■ Instructions to follow ■
Copy out the listing exactly.

■ Data section ■

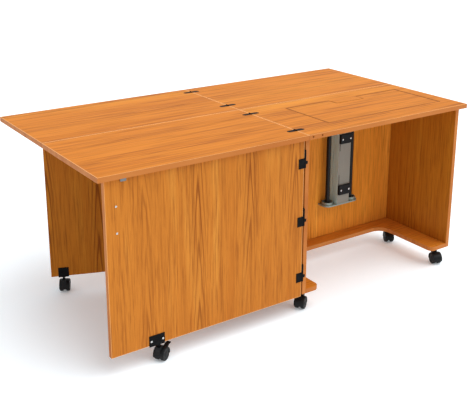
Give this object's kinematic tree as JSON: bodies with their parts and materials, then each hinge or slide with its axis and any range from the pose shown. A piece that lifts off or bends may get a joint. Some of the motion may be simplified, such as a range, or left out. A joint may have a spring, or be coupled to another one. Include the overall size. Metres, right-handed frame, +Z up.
{
  "type": "sewing table",
  "caption": "Fold-away sewing table: leaf top, swing-out door and gateleg, machine platform on a lift column, twin-wheel castors.",
  "frame": {"origin": "on the floor, under the middle of the open top", "axes": "+X along the table to the machine end, +Y from the front to the back, +Z up"},
  "size_m": [1.766, 0.93, 0.7651],
  "materials": {
    "honey_laminate": "satin wood-grain laminate",
    "black_steel": "black enamel",
    "black_plastic": "moulded",
    "castor_tyre": "hard nylon",
    "zinc_plate": "zinc plated",
    "lift_aluminium": "mill-finish extrusion"
  },
  "bodies": {
    "carcass": {"left_side_panel": "honey_laminate", "right_side_panel": "honey_laminate", "rear_panel": "honey_laminate", "base_plate": "honey_laminate", "main_top": "honey_laminate", "lift_column": "lift_aluminium", "column_block_lower": "black_plastic", "column_block_upper": "black_plastic", "guide_rod_left": "black_plastic", "guide_rod_right": "black_plastic", "lift_foot": "zinc_plate", "front_strap_0_right": "black_steel", "front_strap_1_right": "black_steel", "drop_hinge_front": "black_steel", "door_hinge_low_seat": "black_steel", "door_hinge_middle_seat": "black_steel", "door_hinge_high_seat": "black_steel", "gateleg_hinge_low_seat": "black_steel", "gateleg_hinge_high_seat": "black_steel", "front_left_castor_plate": "zinc_plate", "front_right_castor_plate": "zinc_plate", "rear_left_castor_plate": "zinc_plate", "rear_right_castor_plate": "zinc_plate"},
    "front_left_leaf": {"front_left_leaf": "honey_laminate", "front_strap_0_left": "black_steel", "front_strap_1_left": "black_steel"},
    "rear_right_leaf": {"rear_right_leaf": "honey_laminate", "drop_hinge_rear": "black_steel", "rear_strap_0_right": "black_steel", "rear_strap_1_right": "black_steel"},
    "rear_left_leaf": {"rear_left_leaf": "honey_laminate", "rear_strap_0_left": "black_steel", "rear_strap_1_left": "black_steel"},
    "front_door": {"front_door": "honey_laminate", "door_hinge_low_flag": "black_steel", "door_hinge_middle_flag": "black_steel", "door_hinge_high_flag": "black_steel", "door_pull": "zinc_plate", "door_catch": "zinc_plate", "door_castor_bracket": "black_steel"},
    "rear_gateleg": {"rear_gateleg": "honey_laminate", "gateleg_hinge_low_flag": "black_steel", "gateleg_hinge_high_flag": "black_steel", "gateleg_castor_bracket": "black_steel"},
    "lift_carriage": {"lift_platform": "honey_laminate", "lift_carriage": "zinc_plate", "platform_arms": "zinc_plate"},
    "door_castor": {"door_castor_hood": "black_steel", "door_castor_brake": "black_steel"},
    "door_castor_wheels": {"door_castor_wheels": "castor_tyre"},
    "gateleg_castor": {"gateleg_castor_hood": "black_steel"},
    "gateleg_castor_wheels": {"gateleg_castor_wheels": "castor_tyre"},
    "front_left_castor": {"front_left_castor_hood": "black_steel"},
    "front_left_castor_wheels": {"front_left_castor_wheels": "castor_tyre"},
    "front_right_castor": {"front_right_castor_hood": "black_steel"},
    "front_right_castor_wheels": {"front_right_castor_wheels": "castor_tyre"},
    "rear_left_castor": {"rear_left_castor_hood": "black_steel"},
    "rear_left_castor_wheels": {"rear_left_castor_wheels": "castor_tyre"},
    "rear_right_castor": {"rear_right_castor_hood": "black_steel"},
    "rear_right_castor_wheels": {"rear_right_castor_wheels": "castor_tyre"}
  },
  "joints": [
    {"name": "front_door_swing", "type": "hinge", "parent": "carcass", "child": "front_door", "pos_m": [-0.003, -0.4453, 0], "axis": [0, 0, 1], "range_deg": [0, 180]},
    {"name": "rear_gateleg_swing", "type": "hinge", "parent": "carcass", "child": "rear_gateleg", "pos_m": [-0.004, -0.003, 0], "axis": [0, 0, -1], "range_deg": [-20.5, 159.5]},
    {"name": "front_leaf_fold", "type": "hinge", "parent": "carcass", "child": "front_left_leaf", "pos_m": [0, -0.465, 0.7623], "axis": [0, 1, 0], "range_deg": [0, 180]},
    {"name": "rear_leaf_drop", "type": "hinge", "parent": "carcass", "child": "rear_right_leaf", "pos_m": [0, 0.009, 0.74], "axis": [-1, 0, 0], "range_deg": [0, 90]},
    {"name": "rear_leaf_fold", "type": "hinge", "parent": "rear_right_leaf", "child": "rear_left_leaf", "pos_m": [0, 0.465, 0.7623], "axis": [0, 1, 0], "range_deg": [0, 180]},
    {"name": "platform_lift", "type": "slide", "parent": "carcass", "child": "lift_carriage", "axis": [0, 0, -1], "range_m": [0, 0.33]},
    {"name": "door_castor_swivel", "type": "hinge", "parent": "front_door", "child": "door_castor", "pos_m": [-0.659, -0.4355, 0], "axis": [0, 0, 1], "continuous": true},
    {"name": "door_castor_spin", "type": "hinge", "parent": "door_castor", "child": "door_castor_wheels", "pos_m": [-0.64373, -0.42596, 0.025], "axis": [-0.5299, 0.848, 0], "continuous": true},
    {"name": "gateleg_castor_swivel", "type": "hinge", "parent": "rear_gateleg", "child": "gateleg_castor", "pos_m": [-0.72415, 0.27671, 0], "axis": [0, 0, 1], "continuous": true},
    {"name": "gateleg_castor_spin", "type": "hinge", "parent": "gateleg_castor", "child": "gateleg_castor_wheels", "pos_m": [-0.71515, 0.2923, 0.025], "axis": [-0.866, 0.5, 0], "continuous": true},
    {"name": "front_left_castor_swivel", "type": "hinge", "parent": "carcass", "child": "front_left_castor", "pos_m": [0.042, -0.39, 0], "axis": [0, 0, 1], "continuous": true},
    {"name": "front_left_castor_spin", "type": "hinge", "parent": "front_left_castor", "child": "front_left_castor_wheels", "pos_m": [0.02726, -0.40032, 0.025], "axis": [0.5736, -0.8192, 0], "continuous": true},
    {"name": "front_right_castor_swivel", "type": "hinge", "parent": "carcass", "child": "front_right_castor", "pos_m": [0.822, -0.392, 0], "axis": [0, 0, 1], "continuous": true},
    {"name": "front_right_castor_spin", "type": "hinge", "parent": "front_right_castor", "child": "front_right_castor_wheels", "pos_m": [0.81584, -0.40891, 0.025], "axis": [0.9397, -0.342, 0], "continuous": true},
    {"name": "rear_left_castor_swivel", "type": "hinge", "parent": "carcass", "child": "rear_left_castor", "pos_m": [0.042, -0.09, 0], "axis": [0, 0, 1], "continuous": true},
    {"name": "rear_left_castor_spin", "type": "hinge", "parent": "rear_left_castor", "child": "rear_left_castor_wheels", "pos_m": [0.02509, -0.09616, 0.025], "axis": [0.342, -0.9397, 0], "continuous": true},
    {"name": "rear_right_castor_swivel", "type": "hinge", "parent": "carcass", "child": "rear_right_castor", "pos_m": [0.822, -0.09, 0], "axis": [0, 0, 1], "continuous": true},
    {"name": "rear_right_castor_spin", "type": "hinge", "parent": "rear_right_castor", "child": "rear_right_castor_wheels", "pos_m": [0.813, -0.10559, 0.025], "axis": [0.866, -0.5, 0], "continuous": true}
  ],
  "couplings": [
    {"joint": "rear_leaf_fold", "follows": "rear_leaf_drop", "ratio": 2}
  ]
}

■ Final result ■
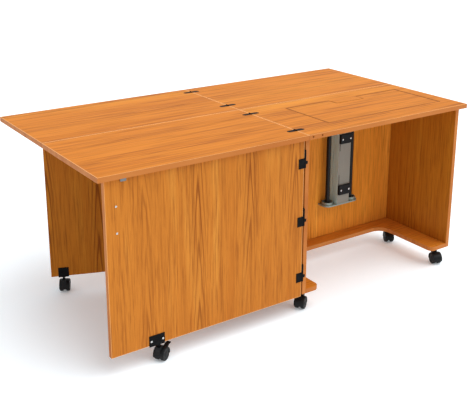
Give this object's kinematic tree as JSON: bodies with their parts and materials, then each hinge or slide with its axis and any range from the pose shown. A piece that lifts off or bends may get a joint. Some of the motion may be simplified, such as a range, or left out. A joint may have a spring, or be coupled to another one. Include the overall size. Metres, right-handed frame, +Z up.
{
  "type": "sewing table",
  "caption": "Fold-away sewing table: leaf top, swing-out door and gateleg, machine platform on a lift column, twin-wheel castors.",
  "frame": {"origin": "on the floor, under the middle of the open top", "axes": "+X along the table to the machine end, +Y from the front to the back, +Z up"},
  "size_m": [1.766, 0.93, 0.7651],
  "materials": {
    "honey_laminate": "satin wood-grain laminate",
    "black_steel": "black enamel",
    "black_plastic": "moulded",
    "castor_tyre": "hard nylon",
    "zinc_plate": "zinc plated",
    "lift_aluminium": "mill-finish extrusion"
  },
  "bodies": {
    "carcass": {"left_side_panel": "honey_laminate", "right_side_panel": "honey_laminate", "rear_panel": "honey_laminate", "base_plate": "honey_laminate", "main_top": "honey_laminate", "lift_column": "lift_aluminium", "column_block_lower": "black_plastic", "column_block_upper": "black_plastic", "guide_rod_left": "black_plastic", "guide_rod_right": "black_plastic", "lift_foot": "zinc_plate", "front_strap_0_right": "black_steel", "front_strap_1_right": "black_steel", "drop_hinge_front": "black_steel", "door_hinge_low_seat": "black_steel", "door_hinge_middle_seat": "black_steel", "door_hinge_high_seat": "black_steel", "gateleg_hinge_low_seat": "black_steel", "gateleg_hinge_high_seat": "black_steel", "front_left_castor_plate": "zinc_plate", "front_right_castor_plate": "zinc_plate", "rear_left_castor_plate": "zinc_plate", "rear_right_castor_plate": "zinc_plate"},
    "front_left_leaf": {"front_left_leaf": "honey_laminate", "front_strap_0_left": "black_steel", "front_strap_1_left": "black_steel"},
    "rear_right_leaf": {"rear_right_leaf": "honey_laminate", "drop_hinge_rear": "black_steel", "rear_strap_0_right": "black_steel", "rear_strap_1_right": "black_steel"},
    "rear_left_leaf": {"rear_left_leaf": "honey_laminate", "rear_strap_0_left": "black_steel", "rear_strap_1_left": "black_steel"},
    "front_door": {"front_door": "honey_laminate", "door_hinge_low_flag": "black_steel", "door_hinge_middle_flag": "black_steel", "door_hinge_high_flag": "black_steel", "door_pull": "zinc_plate", "door_catch": "zinc_plate", "door_castor_bracket": "black_steel"},
    "rear_gateleg": {"rear_gateleg": "honey_laminate", "gateleg_hinge_low_flag": "black_steel", "gateleg_hinge_high_flag": "black_steel", "gateleg_castor_bracket": "black_steel"},
    "lift_carriage": {"lift_platform": "honey_laminate", "lift_carriage": "zinc_plate", "platform_arms": "zinc_plate"},
    "door_castor": {"door_castor_hood": "black_steel", "door_castor_brake": "black_steel"},
    "door_castor_wheels": {"door_castor_wheels": "castor_tyre"},
    "gateleg_castor": {"gateleg_castor_hood": "black_steel"},
    "gateleg_castor_wheels": {"gateleg_castor_wheels": "castor_tyre"},
    "front_left_castor": {"front_left_castor_hood": "black_steel"},
    "front_left_castor_wheels": {"front_left_castor_wheels": "castor_tyre"},
    "front_right_castor": {"front_right_castor_hood": "black_steel"},
    "front_right_castor_wheels": {"front_right_castor_wheels": "castor_tyre"},
    "rear_left_castor": {"rear_left_castor_hood": "black_steel"},
    "rear_left_castor_wheels": {"rear_left_castor_wheels": "castor_tyre"},
    "rear_right_castor": {"rear_right_castor_hood": "black_steel"},
    "rear_right_castor_wheels": {"rear_right_castor_wheels": "castor_tyre"}
  },
  "joints": [
    {"name": "front_door_swing", "type": "hinge", "parent": "carcass", "child": "front_door", "pos_m": [-0.003, -0.4453, 0], "axis": [0, 0, 1], "range_deg": [0, 180]},
    {"name": "rear_gateleg_swing", "type": "hinge", "parent": "carcass", "child": "rear_gateleg", "pos_m": [-0.004, -0.003, 0], "axis": [0, 0, -1], "range_deg": [-20.5, 159.5]},
    {"name": "front_leaf_fold", "type": "hinge", "parent": "carcass", "child": "front_left_leaf", "pos_m": [0, -0.465, 0.7623], "axis": [0, 1, 0], "range_deg": [0, 180]},
    {"name": "rear_leaf_drop", "type": "hinge", "parent": "carcass", "child": "rear_right_leaf", "pos_m": [0, 0.009, 0.74], "axis": [-1, 0, 0], "range_deg": [0, 90]},
    {"name": "rear_leaf_fold", "type": "hinge", "parent": "rear_right_leaf", "child": "rear_left_leaf", "pos_m": [0, 0.465, 0.7623], "axis": [0, 1, 0], "range_deg": [0, 180]},
    {"name": "platform_lift", "type": "slide", "parent": "carcass", "child": "lift_carriage", "axis": [0, 0, -1], "range_m": [0, 0.33]},
    {"name": "door_castor_swivel", "type": "hinge", "parent": "front_door", "child": "door_castor", "pos_m": [-0.659, -0.4355, 0], "axis": [0, 0, 1], "continuous": true},
    {"name": "door_castor_spin", "type": "hinge", "parent": "door_castor", "child": "door_castor_wheels", "pos_m": [-0.64373, -0.42596, 0.025], "axis": [-0.5299, 0.848, 0], "continuous": true},
    {"name": "gateleg_castor_swivel", "type": "hinge", "parent": "rear_gateleg", "child": "gateleg_castor", "pos_m": [-0.72415, 0.27671, 0], "axis": [0, 0, 1], "continuous": true},
    {"name": "gateleg_castor_spin", "type": "hinge", "parent": "gateleg_castor", "child": "gateleg_castor_wheels", "pos_m": [-0.71515, 0.2923, 0.025], "axis": [-0.866, 0.5, 0], "continuous": true},
    {"name": "front_left_castor_swivel", "type": "hinge", "parent": "carcass", "child": "front_left_castor", "pos_m": [0.042, -0.39, 0], "axis": [0, 0, 1], "continuous": true},
    {"name": "front_left_castor_spin", "type": "hinge", "parent": "front_left_castor", "child": "front_left_castor_wheels", "pos_m": [0.02726, -0.40032, 0.025], "axis": [0.5736, -0.8192, 0], "continuous": true},
    {"name": "front_right_castor_swivel", "type": "hinge", "parent": "carcass", "child": "front_right_castor", "pos_m": [0.822, -0.392, 0], "axis": [0, 0, 1], "continuous": true},
    {"name": "front_right_castor_spin", "type": "hinge", "parent": "front_right_castor", "child": "front_right_castor_wheels", "pos_m": [0.81584, -0.40891, 0.025], "axis": [0.9397, -0.342, 0], "continuous": true},
    {"name": "rear_left_castor_swivel", "type": "hinge", "parent": "carcass", "child": "rear_left_castor", "pos_m": [0.042, -0.09, 0], "axis": [0, 0, 1], "continuous": true},
    {"name": "rear_left_castor_spin", "type": "hinge", "parent": "rear_left_castor", "child": "rear_left_castor_wheels", "pos_m": [0.02509, -0.09616, 0.025], "axis": [0.342, -0.9397, 0], "continuous": true},
    {"name": "rear_right_castor_swivel", "type": "hinge", "parent": "carcass", "child": "rear_right_castor", "pos_m": [0.822, -0.09, 0], "axis": [0, 0, 1], "continuous": true},
    {"name": "rear_right_castor_spin", "type": "hinge", "parent": "rear_right_castor", "child": "rear_right_castor_wheels", "pos_m": [0.813, -0.10559, 0.025], "axis": [0.866, -0.5, 0], "continuous": true}
  ],
  "couplings": [
    {"joint": "rear_leaf_fold", "follows": "rear_leaf_drop", "ratio": 2}
  ]
}